* **3D code data**:
====================
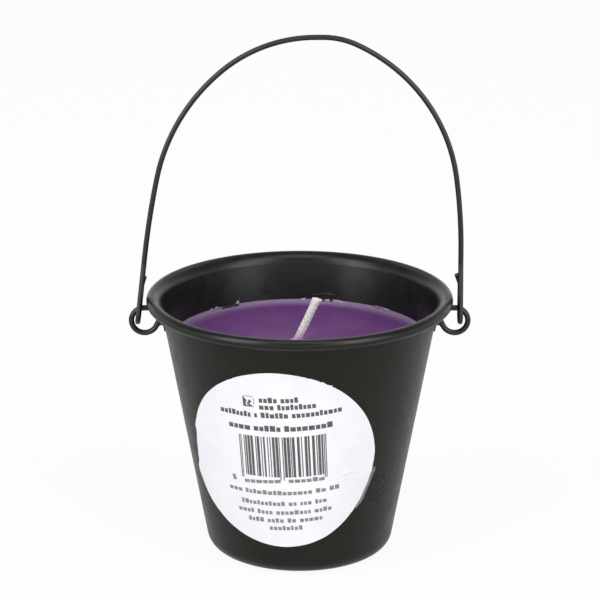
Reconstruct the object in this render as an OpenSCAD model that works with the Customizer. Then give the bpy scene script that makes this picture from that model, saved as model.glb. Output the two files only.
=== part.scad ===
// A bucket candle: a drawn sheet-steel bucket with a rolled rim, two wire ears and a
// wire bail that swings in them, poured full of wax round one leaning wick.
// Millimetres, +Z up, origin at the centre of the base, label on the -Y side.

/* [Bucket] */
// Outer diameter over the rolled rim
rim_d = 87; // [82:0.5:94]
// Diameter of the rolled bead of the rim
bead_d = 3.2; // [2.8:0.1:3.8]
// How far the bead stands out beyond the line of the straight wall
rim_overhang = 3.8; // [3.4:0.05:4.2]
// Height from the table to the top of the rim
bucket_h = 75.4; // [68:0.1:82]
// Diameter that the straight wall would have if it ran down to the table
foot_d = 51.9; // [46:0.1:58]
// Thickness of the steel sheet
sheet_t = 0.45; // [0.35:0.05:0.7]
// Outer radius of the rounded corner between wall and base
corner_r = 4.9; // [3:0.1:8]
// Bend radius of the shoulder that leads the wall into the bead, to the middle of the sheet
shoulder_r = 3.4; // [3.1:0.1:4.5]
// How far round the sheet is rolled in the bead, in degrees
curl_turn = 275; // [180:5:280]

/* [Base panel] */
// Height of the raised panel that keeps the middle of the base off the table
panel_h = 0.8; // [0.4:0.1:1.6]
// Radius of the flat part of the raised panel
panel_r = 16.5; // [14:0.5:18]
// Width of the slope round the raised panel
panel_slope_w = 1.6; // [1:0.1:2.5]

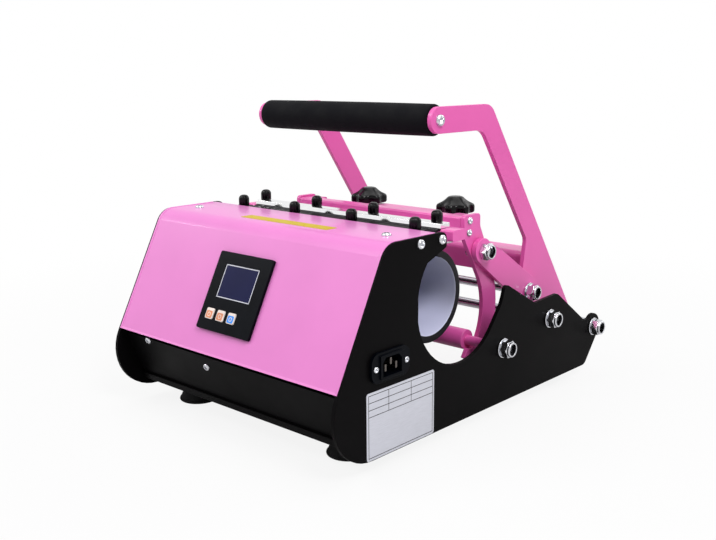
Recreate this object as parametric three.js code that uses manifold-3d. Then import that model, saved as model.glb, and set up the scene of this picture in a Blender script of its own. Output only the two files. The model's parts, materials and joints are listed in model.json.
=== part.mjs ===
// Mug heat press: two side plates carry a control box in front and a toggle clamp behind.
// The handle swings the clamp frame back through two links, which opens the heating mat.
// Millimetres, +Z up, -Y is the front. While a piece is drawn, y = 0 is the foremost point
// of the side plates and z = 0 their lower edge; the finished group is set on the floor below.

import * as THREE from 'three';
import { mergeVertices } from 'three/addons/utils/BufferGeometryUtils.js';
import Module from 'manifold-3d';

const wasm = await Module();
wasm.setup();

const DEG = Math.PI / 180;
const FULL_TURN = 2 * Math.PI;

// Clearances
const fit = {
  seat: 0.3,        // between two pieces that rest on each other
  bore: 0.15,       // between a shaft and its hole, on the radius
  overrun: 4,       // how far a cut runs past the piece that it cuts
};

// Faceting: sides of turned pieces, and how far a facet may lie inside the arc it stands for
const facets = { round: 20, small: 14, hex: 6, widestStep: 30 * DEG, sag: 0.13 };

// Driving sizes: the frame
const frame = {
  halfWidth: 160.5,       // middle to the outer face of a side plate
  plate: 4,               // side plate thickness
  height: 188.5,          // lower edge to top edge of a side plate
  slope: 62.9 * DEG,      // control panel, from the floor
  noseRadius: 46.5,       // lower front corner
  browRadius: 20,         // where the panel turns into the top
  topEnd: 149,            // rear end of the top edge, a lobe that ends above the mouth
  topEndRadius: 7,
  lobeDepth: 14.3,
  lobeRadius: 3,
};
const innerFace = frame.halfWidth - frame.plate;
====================
* **Stated goal**: All of the data shown above must be copied exactly.

* **Complete answer**:
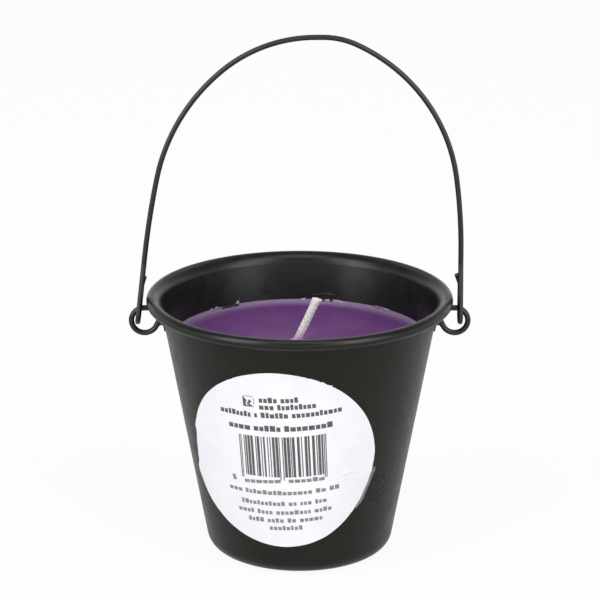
Reconstruct the object in this render as an OpenSCAD model that works with the Customizer. Then give the bpy scene script that makes this picture from that model, saved as model.glb. Output the two files only.
=== part.scad ===
// A bucket candle: a drawn sheet-steel bucket with a rolled rim, two wire ears and a
// wire bail that swings in them, poured full of wax round one leaning wick.
// Millimetres, +Z up, origin at the centre of the base, label on the -Y side.

/* [Bucket] */
// Outer diameter over the rolled rim
rim_d = 87; // [82:0.5:94]
// Diameter of the rolled bead of the rim
bead_d = 3.2; // [2.8:0.1:3.8]
// How far the bead stands out beyond the line of the straight wall
rim_overhang = 3.8; // [3.4:0.05:4.2]
// Height from the table to the top of the rim
bucket_h = 75.4; // [68:0.1:82]
// Diameter that the straight wall would have if it ran down to the table
foot_d = 51.9; // [46:0.1:58]
// Thickness of the steel sheet
sheet_t = 0.45; // [0.35:0.05:0.7]
// Outer radius of the rounded corner between wall and base
corner_r = 4.9; // [3:0.1:8]
// Bend radius of the shoulder that leads the wall into the bead, to the middle of the sheet
shoulder_r = 3.4; // [3.1:0.1:4.5]
// How far round the sheet is rolled in the bead, in degrees
curl_turn = 275; // [180:5:280]

/* [Base panel] */
// Height of the raised panel that keeps the middle of the base off the table
panel_h = 0.8; // [0.4:0.1:1.6]
// Radius of the flat part of the raised panel
panel_r = 16.5; // [14:0.5:18]
// Width of the slope round the raised panel
panel_slope_w = 1.6; // [1:0.1:2.5]

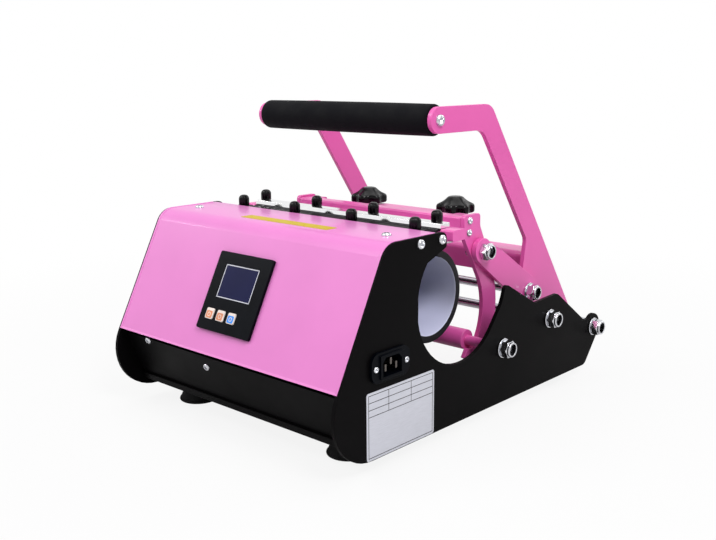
Recreate this object as parametric three.js code that uses manifold-3d. Then import that model, saved as model.glb, and set up the scene of this picture in a Blender script of its own. Output only the two files. The model's parts, materials and joints are listed in model.json.
=== part.mjs ===
// Mug heat press: two side plates carry a control box in front and a toggle clamp behind.
// The handle swings the clamp frame back through two links, which opens the heating mat.
// Millimetres, +Z up, -Y is the front. While a piece is drawn, y = 0 is the foremost point
// of the side plates and z = 0 their lower edge; the finished group is set on the floor below.

import * as THREE from 'three';
import { mergeVertices } from 'three/addons/utils/BufferGeometryUtils.js';
import Module from 'manifold-3d';

const wasm = await Module();
wasm.setup();

const DEG = Math.PI / 180;
const FULL_TURN = 2 * Math.PI;

// Clearances
const fit = {
  seat: 0.3,        // between two pieces that rest on each other
  bore: 0.15,       // between a shaft and its hole, on the radius
  overrun: 4,       // how far a cut runs past the piece that it cuts
};

// Faceting: sides of turned pieces, and how far a facet may lie inside the arc it stands for
const facets = { round: 20, small: 14, hex: 6, widestStep: 30 * DEG, sag: 0.13 };

// Driving sizes: the frame
const frame = {
  halfWidth: 160.5,       // middle to the outer face of a side plate
  plate: 4,               // side plate thickness
  height: 188.5,          // lower edge to top edge of a side plate
  slope: 62.9 * DEG,      // control panel, from the floor
  noseRadius: 46.5,       // lower front corner
  browRadius: 20,         // where the panel turns into the top
  topEnd: 149,            // rear end of the top edge, a lobe that ends above the mouth
  topEndRadius: 7,
  lobeDepth: 14.3,
  lobeRadius: 3,
};
const innerFace = frame.halfWidth - frame.plate;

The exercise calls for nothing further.